The Pastoral Symphony is scored for full orchestra, and makes use of trumpet, timpani, trombone, and piccolo in specific movements. The Symphony begins with the Allegro ma non troppo, in which the composer arrives in the country amidst an atmosphere of cheerful melodies. Set in 2/4 meter and sonata form throughout, each musical theme is developed to its greatest potential by Beethoven. The orchestral texture is thickened by the composer’s reliance on short, repeating motifs.
The first movement ends in comfort and the second (Andante molto mosso) begins with speed, mimicking the fast flow of a stream by way of a motif in the string section. Also in sonata form, the second movement is delivered in 12/8 meter in the key of B♭ major. The cello section is split in their duties during this movement, with many players assisting the double basses in jubilant pizzicato notes while only two cellists stay with the babbling brook. This movement is unique within the context of the work because it delivers a cluster of bird calls rendered in a woodwind cadenza towards its end. Interestingly, Beethoven was very specific about which birds were to be imitated by which instruments: the flute plays the song of the nightingale, the oboe provides the somber notes of the quail, and two clarinets warble the jubilant sounds of a cuckoo or two.
After a refreshing chorus of birdsong, movement three (Allegro) unfolds. A scherzo in 3/4 time, this country folk dance returns us to the main key of F major to revel and frolic amongst the trees. The doubling of the trio movement makes this an unusual, but memorable scherzo. Another odd choice on Beethoven’s part was to prematurely end the appearance of the third scherzo theme. Beethoven forever changed how scherzi would be composed through the creativity he displayed within this movement. As the tempo builds in excitement and vitesse, the movement suddenly stops without warning. We are catapulted immediately into the fourth movement with no time to prepare ourselves as a thunderstorm threatens in the distance.
Beethoven outdoes himself in this fourth movement (which bears the same name as the third) by using a 4/4 meter in F minor to depict a lightning shower of violent proportions. What starts as a few drops of rain quickly turns into an awe-inspiring musical downpour. After the storm passes, Beethoven borrows from Mozart’s String Quintet in G minor of 1787. He accomplishes this by simmering a stormy preface into a rich final movement of serenity.
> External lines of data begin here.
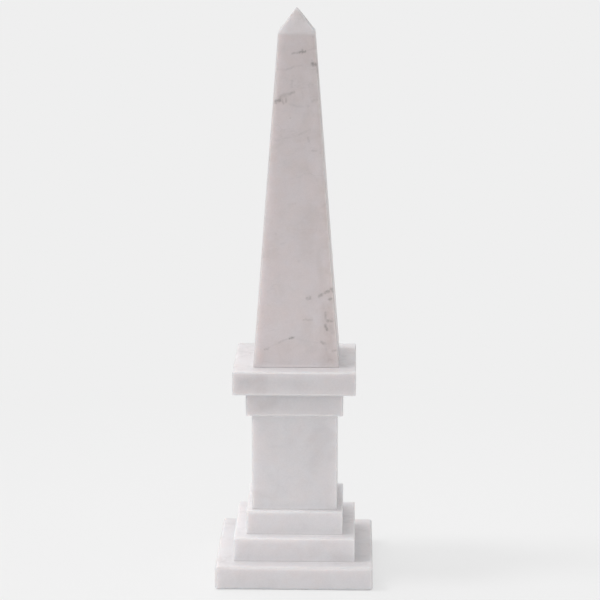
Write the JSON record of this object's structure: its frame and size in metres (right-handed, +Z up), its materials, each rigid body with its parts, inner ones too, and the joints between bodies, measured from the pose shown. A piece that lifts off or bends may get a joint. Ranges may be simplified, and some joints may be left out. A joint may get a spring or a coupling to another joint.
{
  "type": "table obelisk",
  "caption": "White marble table obelisk: a tapering square shaft with a pyramid point on a pedestal of stacked square slabs and a tall square die.",
  "frame": {"origin": "centre of the base slab's underside, which stands on the table", "axes": "+Z up along the shaft, +X to the right and -Y towards the viewer, square to the sides of the slabs"},
  "size_m": [0.131, 0.131, 0.4758],
  "materials": {
    "pedestal_marble": "honed white marble with faint grey clouds",
    "shaft_marble": "honed white marble with a pink-grey cast and fine brown-grey veins",
    "resin": "cured stone glue, dull"
  },
  "bodies": {
    "root": {"base_slab": "pedestal_marble", "middle_step": "pedestal_marble", "upper_step": "pedestal_marble", "die": "pedestal_marble", "neck_slab": "pedestal_marble", "cap_slab": "pedestal_marble", "shaft": "shaft_marble", "middle_step_bed": "resin", "upper_step_bed": "resin", "die_bed": "resin", "neck_slab_bed": "resin", "cap_slab_bed": "resin", "shaft_bed": "resin"}
  },
  "joints": []
}
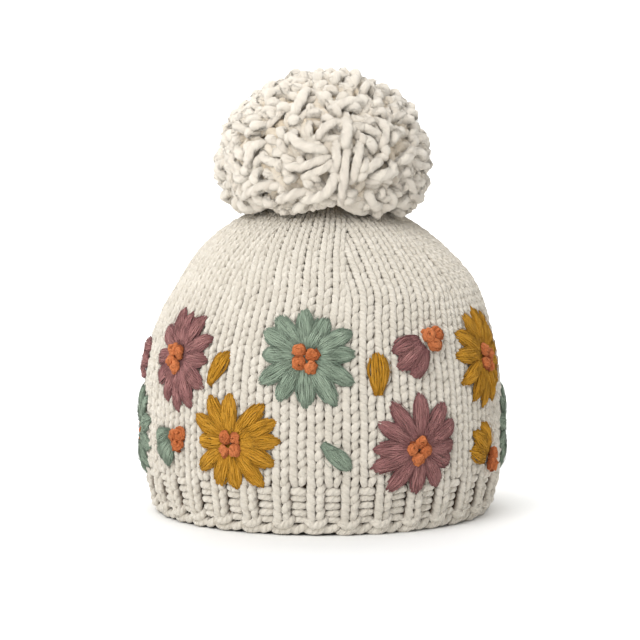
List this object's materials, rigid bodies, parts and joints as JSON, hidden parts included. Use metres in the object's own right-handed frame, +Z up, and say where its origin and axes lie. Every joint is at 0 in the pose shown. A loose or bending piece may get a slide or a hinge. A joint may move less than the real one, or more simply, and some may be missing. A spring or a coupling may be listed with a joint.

The finale of this symphony (Allegretto) is in F major and features a meter of 6/8 time. Capitalizing on sonata rondo form, in which the main theme appears in the tonic key at the beginning of the development as well as the exposition and the recapitulation, the finale presents a symmetrical eight-bar theme to conjure the sounds of a shepherds’ thanksgiving song. The coda is soft at first, but soon grows to encompass the entire orchestra. The violin section is incredibly active in this final section, playing rapid triplet tremolo to increase the emotional tension. There comes a moment in every great piece of music that is utterly unforgettable, and for Beethoven’s Pastoral Symphony this moment occurs during the final passages of the coda. The prayer-like quality of this passage culminates in two victorious F-chords, summarizing the majesty of nature like no one else could. Beethoven found his gentle side in nature, and we hope you enjoy your Saskatoon Symphony Orchestra’s performance of Beethoven’s Pastoral Symphony at our Trip to the Country concert!